:: GIVEN TASK ::
Begin with the first line of the listing and quote every line through the one containing "CATCH_ROUNDING = 0.3"; give only those lines.

:: DATASET CONTENT ::

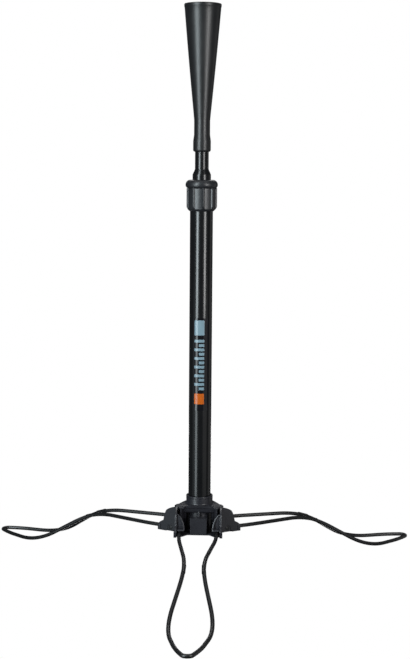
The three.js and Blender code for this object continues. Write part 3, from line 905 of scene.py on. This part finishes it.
def collar():
    """The tube's socket: a core below the roof, a grooved collar above it and a seat for the tube's foot."""
    cap_way = CAP_R + CLEARANCE
    screw_way = SCREW_R + CLEARANCE
    bore = OUTER_TUBE_R + CLEARANCE
    seat = OUTER_TUBE_BOTTOM_Z - CLEARANCE
    flare_r = COLLAR_R + 1.7
    groove_r = COLLAR_R - 0.5
    lip_r = COLLAR_R + 0.1
    cap_top = 4.2
    return turned(rounded([
        (cap_way, 0.1),
        (CORE_R, 0.1),
        (CORE_R, ROOF_Z - 1),
        (flare_r, ROOF_Z - 1),
        (flare_r, ROOF_Z + 0.05),
        (COLLAR_R, ROOF_Z + 0.3, 1.6),
        (COLLAR_R, COLLAR_TOP_Z - 3.3, 0.2),
        (groove_r, COLLAR_TOP_Z - 2.9, 0.15),
        (groove_r, COLLAR_TOP_Z - 2.6, 0.15),
        (lip_r, COLLAR_TOP_Z - 2.2, 0.3),
        (lip_r, COLLAR_TOP_Z, 1),
        (bore, COLLAR_TOP_Z, 0.6),
        (bore, seat),
        (screw_way, seat),
        (screw_way, cap_top),
        (cap_way, cap_top),
    ]))


def hub():
    shape = in_each_port(port())
    shape.join(plate(floor_outline(), 1.95, 0.4, [circle(CAP_R + CLEARANCE, 64)]), raised(0.05))
    shape.join(in_each_port(front_panel()))
    return shape.join(hub_top()).join(collar())


CATCH_BACK_X = 32
CATCH_FRAME = 2.3  # width of the raised frame
CATCH_ROUNDING = 0.3


def catch_front(z):
    """How far out a catch's front stands at a height: it follows the cheek's edge."""
    levels = [(9, 44.6), (13, 41.2), (17.5, 38.6), (29.5, 34.6)]
    if z <= levels[0][0]:
        return levels[0][1]
    for (z0, x0), (z1, x1) in zip(levels, levels[1:]):
        if z <= z1:
            return x0 + (x1 - x0) * (z - z0) / (z1 - z0)
    return levels[-1][1]


def catch_face(in_from_edge, up_from_lip):
    """The front's distance out at a spot: rounded at the edge and the lip, and sunk inside the frame."""
    z = CATCH_LIP_Z + up_from_lip
    x = catch_front(z)
    for distance in (in_from_edge, up_from_lip):
        x -= CATCH_ROUNDING * max(0, 1 - distance / CATCH_ROUNDING) ** 2
    inside = min(in_from_edge, up_from_lip) - CATCH_FRAME + CATCH_ROUNDING
    sunk_x = min(x - 1.6, 37 - 0.12 * up_from_lip)
    return x + (sunk_x - x) * clamped(inside / CATCH_ROUNDING)


def catch(side):
    """A snap catch: a raised frame along its curved edge and its lip, round a sunk face."""
    outer = CHEEK_OUTER_W - CHEEK_THICKNESS - CLEARANCE
    curved_edge = [(outer - 0.7, CATCH_TOP_Z)]
    curve_to(curved_edge, (21.3, 25.7), (CATCH_TIP_W - 0.3, CATCH_LIP_Z + 2.6), 16)
    curve_to(curved_edge, (CATCH_TIP_W - 0.4, CATCH_LIP_Z), (CATCH_TIP_W + 1.4, CATCH_LIP_Z), 6)

    def edge_at(z):
        """Where the curved edge is at a height."""
        for (w0, z0), (w1, z1) in zip(curved_edge, curved_edge[1:]):
            if z >= z1:
                return w0 + (w1 - w0) * (z0 - z) / (z0 - z1)
        return curved_edge[-1][0]

    frame_steps = [0, 0.1, CATCH_ROUNDING, CATCH_FRAME - CATCH_ROUNDING]
    rows = []
    for lift in frame_steps + spaced(CATCH_FRAME, CATCH_TOP_Z - CATCH_LIP_Z, 28):
        z = CATCH_LIP_Z + lift
        start = edge_at(z)
        width = outer - start
        across = [min(step, width) for step in frame_steps]
        across += spaced(min(CATCH_FRAME, width), width, 5)
        rows.append([(catch_face(inward, lift), side * (start + inward), z) for inward in across])
    columns = len(rows[0])
    vertices = [corner for row in rows for corner in row]
    faces = quads(len(rows), columns, edges_meet=False)

    # The rim goes round the front's outer vertices, and each has its match on the flat back.
    last = len(rows) - 1
    rim = list(range(columns))
    rim += [r * columns + columns - 1 for r in range(1, last + 1)]
    rim += [last * columns + c for c in range(columns - 2, -1, -1)]
    rim += [r * columns for r in range(last - 1, 0, -1)]
    flat = len(vertices)
    vertices += [(CATCH_BACK_X, *vertices[i][1:]) for i in rim]
    for k, i in enumerate(rim):
        n = (k + 1) % len(rim)
        faces.append([i, rim[n], flat + n, flat + k])
    faces.append([flat + k for k in range(len(rim))])
    return Shape().add(vertices, faces)


make("hub_moulding", hub(), "base", HUB_PLASTIC, ["hub"], flat_weights=True)
for leg, angle in PORTS.items():
    for hand, side in (("left", -1), ("right", 1)):
        snap = Shape().join(catch(side), facing(angle))
        make(f"{leg}_snap_catch_{hand}", snap, "base", HUB_PLASTIC, [f"{leg}_catch_{hand}"])


# ---- Fastening under the hub -------------------------------------------------------------

def hub_screw():
    """A pan head with a round recess, and a plain shank."""
    bottom, top = span("hub_screw")
    head_r = 6
    recess_r = 1.6
    return turned(rounded([
        (0, bottom + 1),
        (recess_r, bottom + 1),
        (recess_r, bottom, 0.1),
        (4.6, bottom, 0.8),
        (head_r, bottom + 1, 0.4),
        (head_r, bottom + 1.5),
        (SCREW_R, bottom + 1.5),
        (SCREW_R, top, 0.6),
        (0, top),
    ]), sides=72)


def hub_washer():
    return pipe(SCREW_R + CLEARANCE, 8, *span("hub_screw_washer"), (0.15, 0.3, 0.3, 0.15), sides=72)


def hub_cap():
    """A shallow cup, open upwards."""
    inner = CAP_R - 1
    floor_top, wall_top = 1.2, 3
    return turned(rounded([
        (0, 0),
        (CAP_R, 0, 0.5),
        (CAP_R, wall_top, 0.2),
        (inner, wall_top, 0.2),
        (inner, floor_top),
        (0, floor_top),
    ]))


make("hub_screw_zinc", hub_screw(), "base", ZINC, ["hub_screw"])
make("hub_washer_zinc", hub_washer(), "base", ZINC, ["hub_screw_washer"])
make("hub_cap_moulding", hub_cap(), "base", HUB_PLASTIC, ["hub_bottom_cap"])


# ---- Legs --------------------------------------------------------------------------------

def strand_corners():
    """Corners of one strand (out, across, up), each with the tangent length of its bend."""
    floor = GROUND_Z + WIRE_R
    return [
        (Vector((PIVOT_X, CHEEK_OUTER_W - 0.2, PIVOT_Z)), 0),
        (Vector((PIVOT_X, 25, PIVOT_Z)), 6.2),
        (Vector((66, 26.4, PIVOT_Z - 0.5)), 22),
        (Vector((166, 12.5, 1.8)), 25),
        (Vector((195, 13.4, -8.2)), 22),
        (Vector((271.5, 31, floor)), 37),
        (Vector((338, 15.6, floor)), 15),
        (Vector((360.7, 5, floor)), 4.9),
    ]


def leg_path():
    """Straight runs joined by rounded bends, out along one strand and back along its mirror image."""
    out = strand_corners()
    corners = out + [(Vector((place.x, -place.y, place.z)), bend) for place, bend in reversed(out)]
    points = [corners[0][0]]
    for (before, _), (here, bend), (after, _) in zip(corners, corners[1:], corners[2:]):
        start = here + (before - here).normalized() * bend
        end = here + (after - here).normalized() * bend
        points += parabola(start, here, end, 14)
    points.append(corners[-1][0])
    return points


for leg, angle in PORTS.items():
    loop = Shape().join(wire(leg_path(), WIRE_R), facing(angle))
    make(f"{leg}_leg_wire", loop, f"leg_{leg}", WIRE_COATING, [f"{leg}_leg"], sharp=60)


# ---- Camera ------------------------------------------------------------------------------

CAMERA_AZIMUTH = 2.1  # degrees, as are the pitch, pan and roll
CAMERA_PITCH = 7.06  # downwards
CAMERA_PAN = 0.185  # to the right of the tube's axis
CAMERA_ROLL = 0.44
CAMERA_DISTANCE = 1.890  # metres, as is the height
CAMERA_HEIGHT = 0.5206
LENS_MM = 74.3
SENSOR_MM = 36


def camera():
    """Stands the camera at the photo's angle."""
    data = bpy.data.cameras.new("camera")
    data.lens = LENS_MM
    data.sensor_width = SENSOR_MM
    eye = bpy.data.objects.new("camera", data)
    bpy.context.scene.collection.objects.link(eye)
    stand = math.radians(CAMERA_AZIMUTH)
    eye.location = (CAMERA_DISTANCE * math.sin(stand), -CAMERA_DISTANCE * math.cos(stand), CAMERA_HEIGHT)
    heading = Matrix.Rotation(math.radians(CAMERA_AZIMUTH - CAMERA_PAN), 3, "Z")
    tilt = Matrix.Rotation(math.radians(90 - CAMERA_PITCH), 3, "X")
    roll = Matrix.Rotation(math.radians(CAMERA_ROLL), 3, "Z")
    eye.rotation_euler = (heading @ tilt @ roll).to_euler()
    bpy.context.scene.camera = eye


camera()


# ---- Studio ------------------------------------------------------------------------------

FLOOR_R = 6  # metres, as is every length in this section
FLOOR_GAP = 0.0003  # between the feet and the floor
LIGHT_DISTANCE = 1.5
LIGHTS_BOTTOM = -0.6
LIGHTS_FAR_BOTTOM = -0.8
KEY_LEFT = -39  # degrees round from the camera
KEY_LEFT_WIDTH = 0.5
KEY_RIGHT = 38
KEY_RIGHT_WIDTH = 0.42
FILL_WIDTH = 0.7
BACK_WIDTH = 0.8
COOL = (0.85, 0.96, 1)
NEUTRAL = (1, 1, 1)


def seen_or_cast(tree, seen, cast, output):
    """Gives one shader to the camera's own rays and another to every other ray."""
    path = tree.nodes.new("ShaderNodeLightPath")
    mix = tree.nodes.new("ShaderNodeMixShader")
    tree.links.new(path.outputs["Is Camera Ray"], mix.inputs["Fac"])
    tree.links.new(cast, mix.inputs[1])
    tree.links.new(seen, mix.inputs[2])
    tree.links.new(mix.outputs["Shader"], output.inputs["Surface"])


def studio_world():
    """A white studio to the camera, and a dim one in reflections, as black flags give round a product."""
    world = bpy.data.worlds.new("studio")
    bpy.context.scene.world = world
    world.use_nodes = True
    nodes = world.node_tree.nodes
    nodes.clear()
    seen = nodes.new("ShaderNodeBackground")
    seen.inputs["Color"].default_value = (1, 1, 1, 1)
    seen.inputs["Strength"].default_value = 1
    cast = nodes.new("ShaderNodeBackground")
    cast.inputs["Color"].default_value = (0.9, 0.95, 1, 1)
    cast.inputs["Strength"].default_value = 0.06
    output = nodes.new("ShaderNodeOutputWorld")
    seen_or_cast(world.node_tree, seen.outputs["Background"], cast.outputs["Background"], output)


def studio_floor():
    """A pale floor disc under the feet. Only the camera sees it, so the low lights still reach the object."""
    mesh = bpy.data.meshes.new("studio_floor")
    work = bmesh.new()
    bmesh.ops.create_circle(work, cap_ends=True, segments=96, radius=FLOOR_R)
    work.to_mesh(mesh)
    work.free()
    floor = bpy.data.objects.new("studio_floor", mesh)
    floor.location = (0, 0, GROUND_Z * MM - FLOOR_GAP)
    bpy.context.scene.collection.objects.link(floor)
    material = bpy.data.materials.new("pale_floor")
    material.use_nodes = True
    nodes = material.node_tree.nodes
    nodes.clear()
    glow = nodes.new("ShaderNodeEmission")
    glow.inputs["Strength"].default_value = 1
    clear = nodes.new("ShaderNodeBsdfTransparent")
    output = nodes.new("ShaderNodeOutputMaterial")
    seen_or_cast(material.node_tree, glow.outputs["Emission"], clear.outputs["BSDF"], output)
    mesh.materials.append(material)


def softbox(name, azimuth, bottom, top, width, radiance, colour=NEUTRAL):
    """An upright soft light at an azimuth from the camera, facing the tube, from one height to another."""
    data = bpy.data.lights.new(name, "AREA")
    data.shape = "RECTANGLE"
    data.size = width
    data.size_y = top - bottom
    data.energy = radiance * math.pi * width * (top - bottom)
    data.color = colour
    lamp = bpy.data.objects.new(name, data)
    bpy.context.scene.collection.objects.link(lamp)
    around = math.radians(CAMERA_AZIMUTH + azimuth)
    middle = (top + bottom) / 2
    lamp.location = (LIGHT_DISTANCE * math.sin(around), -LIGHT_DISTANCE * math.cos(around), middle)
    lamp.rotation_euler = (math.pi / 2, 0, around)
    lamp.visible_camera = False


def overhead():
    """A weak broad light from above."""
    data = bpy.data.lights.new("overhead", "AREA")
    data.size = 2
    data.energy = 8
    lamp = bpy.data.objects.new("overhead", data)
    lamp.location = (0, 0, 2.4)
    bpy.context.scene.collection.objects.link(lamp)
    lamp.visible_camera = False


studio_world()
studio_floor()
# Each softbox has a name, an azimuth, a bottom, a top, a width, a radiance and a colour.
softbox("left", KEY_LEFT, 0.15, 2.3, KEY_LEFT_WIDTH, 12, COOL)
softbox("left_low", KEY_LEFT, LIGHTS_BOTTOM, 0.15, KEY_LEFT_WIDTH, 4.8, COOL)
softbox("right", KEY_RIGHT, 0.18, 0.75, KEY_RIGHT_WIDTH, 10)
softbox("right_high", KEY_RIGHT, 0.75, 1.6, KEY_RIGHT_WIDTH, 7.5)
softbox("right_low", KEY_RIGHT, LIGHTS_BOTTOM, 0.18, KEY_RIGHT_WIDTH, 0.35)
softbox("left_fill", -66, LIGHTS_FAR_BOTTOM, 0.3, FILL_WIDTH, 0.28, COOL)
softbox("right_fill", 60, LIGHTS_FAR_BOTTOM, 0.3, FILL_WIDTH, 0.35)
softbox("right_rim", 112, LIGHTS_FAR_BOTTOM, 0.9, BACK_WIDTH, 0.3)
softbox("back_low", 180, -1.2, -0.15, BACK_WIDTH, 3)
softbox("back_high", 180, 1.1, 2.2, BACK_WIDTH, 3)
overhead()

bpy.context.scene.view_settings.view_transform = "Standard"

:: ANSWER TO THE TASK ::
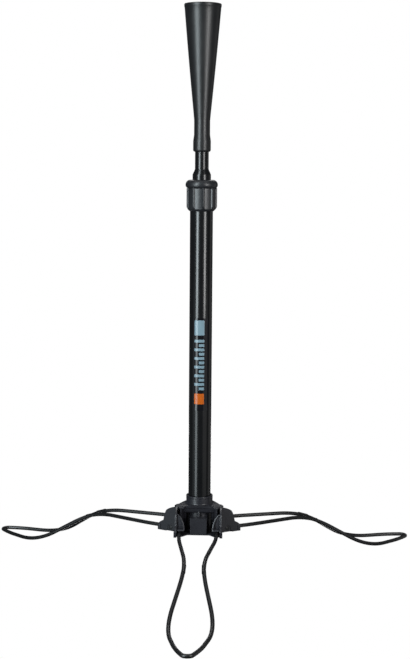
The three.js and Blender code for this object continues. Write part 3, from line 905 of scene.py on. This part finishes it.
def collar():
    """The tube's socket: a core below the roof, a grooved collar above it and a seat for the tube's foot."""
    cap_way = CAP_R + CLEARANCE
    screw_way = SCREW_R + CLEARANCE
    bore = OUTER_TUBE_R + CLEARANCE
    seat = OUTER_TUBE_BOTTOM_Z - CLEARANCE
    flare_r = COLLAR_R + 1.7
    groove_r = COLLAR_R - 0.5
    lip_r = COLLAR_R + 0.1
    cap_top = 4.2
    return turned(rounded([
        (cap_way, 0.1),
        (CORE_R, 0.1),
        (CORE_R, ROOF_Z - 1),
        (flare_r, ROOF_Z - 1),
        (flare_r, ROOF_Z + 0.05),
        (COLLAR_R, ROOF_Z + 0.3, 1.6),
        (COLLAR_R, COLLAR_TOP_Z - 3.3, 0.2),
        (groove_r, COLLAR_TOP_Z - 2.9, 0.15),
        (groove_r, COLLAR_TOP_Z - 2.6, 0.15),
        (lip_r, COLLAR_TOP_Z - 2.2, 0.3),
        (lip_r, COLLAR_TOP_Z, 1),
        (bore, COLLAR_TOP_Z, 0.6),
        (bore, seat),
        (screw_way, seat),
        (screw_way, cap_top),
        (cap_way, cap_top),
    ]))


def hub():
    shape = in_each_port(port())
    shape.join(plate(floor_outline(), 1.95, 0.4, [circle(CAP_R + CLEARANCE, 64)]), raised(0.05))
    shape.join(in_each_port(front_panel()))
    return shape.join(hub_top()).join(collar())


CATCH_BACK_X = 32
CATCH_FRAME = 2.3  # width of the raised frame
CATCH_ROUNDING = 0.3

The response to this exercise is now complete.